Unless you have any medical condition and have dietary restrictions, below is the average daily teaspoon count for different age categories.

  • Family history- my mom has diabetes and most of my husband's side too and we all know that diabetes is a silent killer. While hubs's family history has nothing to do with how it's going to affect me- we are in this together. We decided to cut back the amount of added sugar just when we could. This is the time we can make healthy lifestyle swaps and avoid genetic problems from hitting us in future.
  • Inflammation- we all know that sugar is notorious for causing inflammation in our bodies. Several studies have shown that a diet high in added sugar leads to obesity, insulin resistance, and low-grade inflammation. High cholesterol levels, obesity and high blood pressure are some other common problems seen in patients who have high intake of refined sugar. I suffer from carpel tunnel and it noticeably becomes worse when I am eating a sugar-rich diet. Eliminating unnecessary sugar from my diet definitely seems to be helping.
  • Yeast infection- I am prone to getting yeast infections easily and have in the past realized how frequent it became when I was eating high-carb and sugar-rich diet. We all know that too much sugar leads to increased gut permeability and bacteria and yeast thrive on sugar. I have done the low-sugar diet in the past, see details and it definitely decreased the frequency.

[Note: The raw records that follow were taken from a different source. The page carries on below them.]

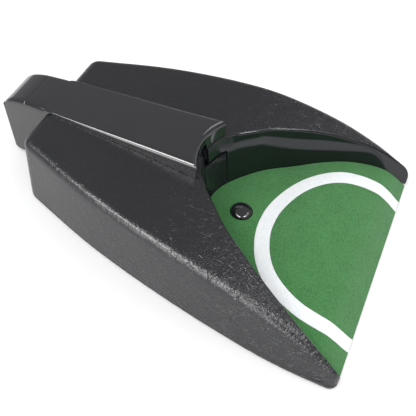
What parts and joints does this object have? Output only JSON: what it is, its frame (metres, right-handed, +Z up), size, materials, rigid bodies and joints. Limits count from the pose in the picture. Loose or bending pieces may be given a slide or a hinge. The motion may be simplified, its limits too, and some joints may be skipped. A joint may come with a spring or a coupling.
{
  "type": "automatic putting cup",
  "caption": "Motorised golf practice cup: a fan-shaped housing with a flocked ramp in its mouth, a trigger button that a putt ball presses, and a cam-swung kicker that knocks the ball back.",
  "frame": {"origin": "centre of the footprint's bounding box, on the floor under the feet", "axes": "+Y runs from the mouth to the tail, +Z is up, +X is to the right seen from the mouth"},
  "size_m": [0.2272, 0.3336, 0.0775],
  "materials": {
    "crinkle_plastic": "crinkled, satin",
    "gloss_black_plastic": "polished",
    "plain_black_plastic": "fine matt",
    "green_flock": "short flock",
    "white_flock": "short flock",
    "rubber": "matt",
    "steel": "bright",
    "brass": "plain",
    "white_nylon": "satin",
    "grey_plastic": "matt",
    "cell_wrap": "gloss wrap",
    "board_green": "lacquered"
  },
  "bodies": {
    "housing": {"base_plate": "plain_black_plastic", "base_screw_1": "steel", "base_screw_2": "steel", "base_screw_3": "steel", "base_screw_4": "steel", "base_screw_5": "steel", "base_screw_6": "steel", "base_screw_7": "steel", "base_screw_8": "steel", "battery_box": "plain_black_plastic", "bridge_cover": "gloss_black_plastic", "button_spring": "steel", "cell_1": "cell_wrap", "cell_2": "cell_wrap", "cell_3": "cell_wrap", "cell_4": "cell_wrap", "contact_left": "steel", "contact_right": "steel", "control_board": "board_green", "drive_plate_left": "grey_plastic", "drive_plate_right": "grey_plastic", "first_shaft": "steel", "foot_1": "rubber", "foot_2": "rubber", "foot_3": "rubber", "foot_4": "rubber", "frame_post_1": "grey_plastic", "frame_post_2": "grey_plastic", "kicker_pin": "steel", "kicker_spring": "steel", "motor_bracket": "grey_plastic", "motor_can": "steel", "motor_cap": "plain_black_plastic", "motor_screw_1": "steel", "motor_screw_2": "steel", "power_inlet": "plain_black_plastic", "power_switch_body": "plain_black_plastic", "ramp_plate": "plain_black_plastic", "second_shaft": "steel", "stop_post": "steel", "switch_body": "plain_black_plastic", "target_line": "white_flock", "top_shell": "crinkle_plastic", "turf": "green_flock"},
    "kicker": {"kicker": "gloss_black_plastic"},
    "cam_shaft": {"cam_shaft": "steel", "cam": "white_nylon", "cam_gear": "white_nylon"},
    "second_wheel": {"second_gear": "white_nylon"},
    "first_wheel": {"first_gear": "white_nylon"},
    "motor_rotor": {"motor_pinion": "brass"},
    "trigger": {"trigger_button": "gloss_black_plastic"},
    "switch_arm": {"switch_lever": "brass"},
    "door": {"battery_door": "plain_black_plastic"},
    "power_slider": {"power_switch_knob": "plain_black_plastic"}
  },
  "joints": [
    {"name": "kicker_swing", "type": "hinge", "parent": "housing", "child": "kicker", "pos_m": [0, 0.0012, 0.066], "axis": [-1, 0, 0], "range_deg": [0, 30], "stiffness_Nm_per_rad": 0.03, "springref_deg": -22.92},
    {"name": "cam_spin", "type": "hinge", "parent": "housing", "child": "cam_shaft", "pos_m": [0, 0.0232, 0.042], "axis": [1, 0, 0], "continuous": true},
    {"name": "second_wheel_spin", "type": "hinge", "parent": "housing", "child": "second_wheel", "pos_m": [0.0115, 0.0432, 0.042], "axis": [1, 0, 0], "continuous": true},
    {"name": "first_wheel_spin", "type": "hinge", "parent": "housing", "child": "first_wheel", "pos_m": [0.0155, 0.0632, 0.042], "axis": [1, 0, 0], "continuous": true},
    {"name": "motor_spin", "type": "hinge", "parent": "housing", "child": "motor_rotor", "pos_m": [0.0155, 0.0832, 0.042], "axis": [1, 0, 0], "continuous": true},
    {"name": "trigger_press", "type": "slide", "parent": "housing", "child": "trigger", "axis": [0, 0, -1], "range_m": [0, 0.0008], "stiffness_N_per_m": 300, "springref_m": -0.0004, "deforming": ["button_spring"]},
    {"name": "switch_lever_tilt", "type": "hinge", "parent": "housing", "child": "switch_arm", "pos_m": [0.02, -0.0466, 0.0047], "axis": [0, -1, 0], "range_deg": [0, 4.2]},
    {"name": "battery_door_hinge", "type": "hinge", "parent": "housing", "child": "door", "pos_m": [0, 0.1108, 0.0022], "axis": [1, 0, 0], "range_deg": [0, 80]},
    {"name": "power_switch_slide", "type": "slide", "parent": "housing", "child": "power_slider", "axis": [1, 0, 0], "range_m": [0, 0.0056]}
  ],
  "couplings": [
    {"joint": "first_wheel_spin", "follows": "motor_spin", "ratio": -0.25},
    {"joint": "second_wheel_spin", "follows": "motor_spin", "ratio": 0.0625},
    {"joint": "cam_spin", "follows": "motor_spin", "ratio": -0.015625},
    {"joint": "switch_lever_tilt", "follows": "trigger_press", "rad_per_m": 87}
  ]
}
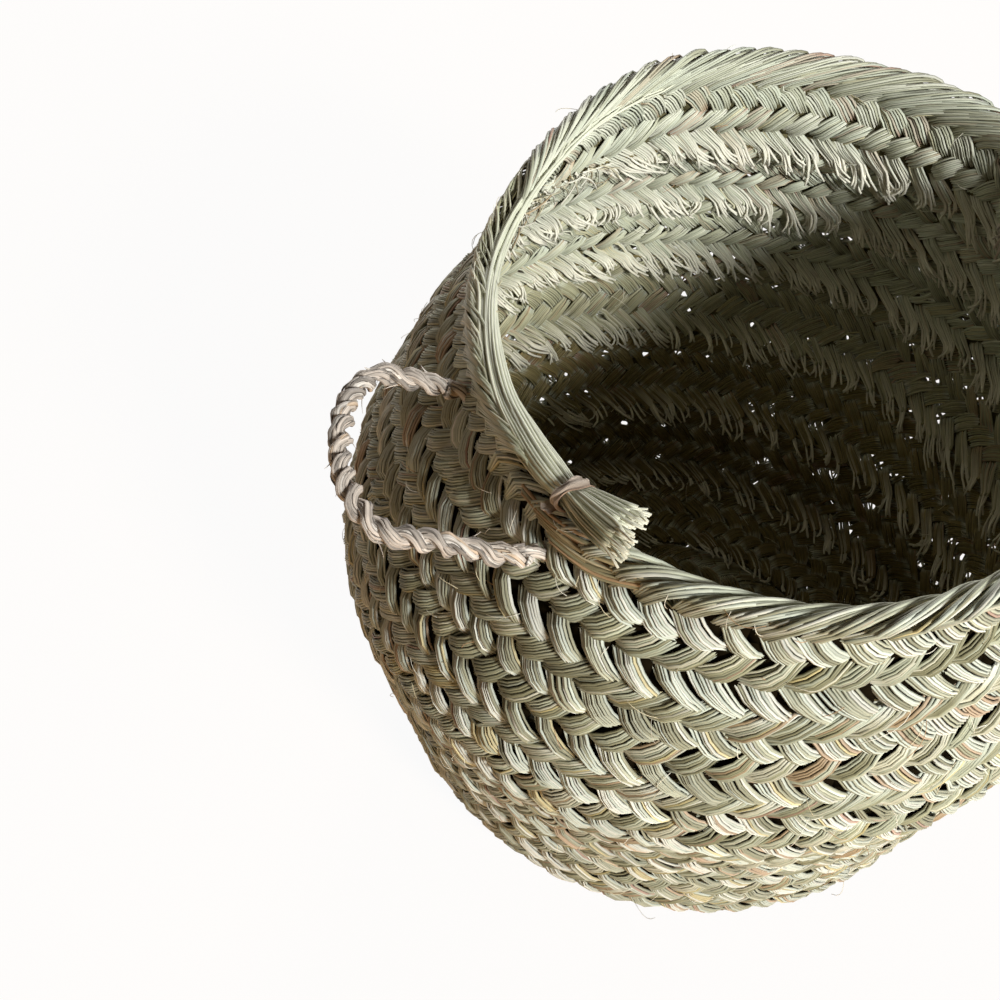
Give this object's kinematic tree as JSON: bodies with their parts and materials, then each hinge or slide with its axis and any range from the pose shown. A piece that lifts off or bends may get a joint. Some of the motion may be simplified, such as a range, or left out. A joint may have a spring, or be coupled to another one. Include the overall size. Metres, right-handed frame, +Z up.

  • Loose belly fat- as much as I hate to say, I would have to own all the tummy fat that has been a struggle to loose. I've tried yoga, all sort of ab exercises but the truth is nothing will make a difference until I make some dietary changes. Since I've decided not to diet anymore ( read my post ), sugar was something I could let go easily. I'm glad I don't have a sweet tooth- letting go off the added sugar would be a breeze.
  • I drink my Indian chai only once versus twice until end of last year. I've swapped my sugar in the morning chai with jaggery. I add about 2 teaspoons to my cup and it gives such a good taste and color to my chai.
  • I was never into store bought juices and aerated drinks, so I'm glad no drastic needed to be made there. Instead I juice at home these days. It's so much fun and I've figured out that adding ginger to any juice makes it taste soooo good!
  • I liked adding dressing to my salads, but now it's either a simple olive oil vinaigrette or a homemade dressing that comprises of plain yogurt and coriander/mint chutney.
  • When I crave something sweet, I reach out for a fruit, a couple of dates or the H.V.M.N bars ( pictured above ). These bars are 100% organic and made from all natural ingredients. The sweetness that you taste is totally natural, coming from nuts, and nut butters, amounting to just 1 gram of sugar per bar. Win-win for me.
  • I cook more from scratch these days. Processed foods and cans are loaded with added sugar which also act as the taste enhancer, so I am trying to avoid them as much as I can.
  • I spice it up. Spices like cinnamon, cardamom, and vanilla help boost flavor so that I can reduce added sugar. Toasted nuts and seeds can add texture and flavor too.
  • I drink more water these days. I usually add fruits like sliced lemons, limes and oranges to infuse water with natural flavors and it also acts as a great detox.
  • I stress less and make it more fun. If I exceed my daily added sugar limit, I don't stress. I just try to reduce added sugar intake during other days of the week to balance that extra sweetness out. For instance I had a cocktail yesterday, so today I'm skipping the jaggery in my tea. I keep it entirely flexible.

What dietary changes are you making this year? Did you make any food-related resolutions this year?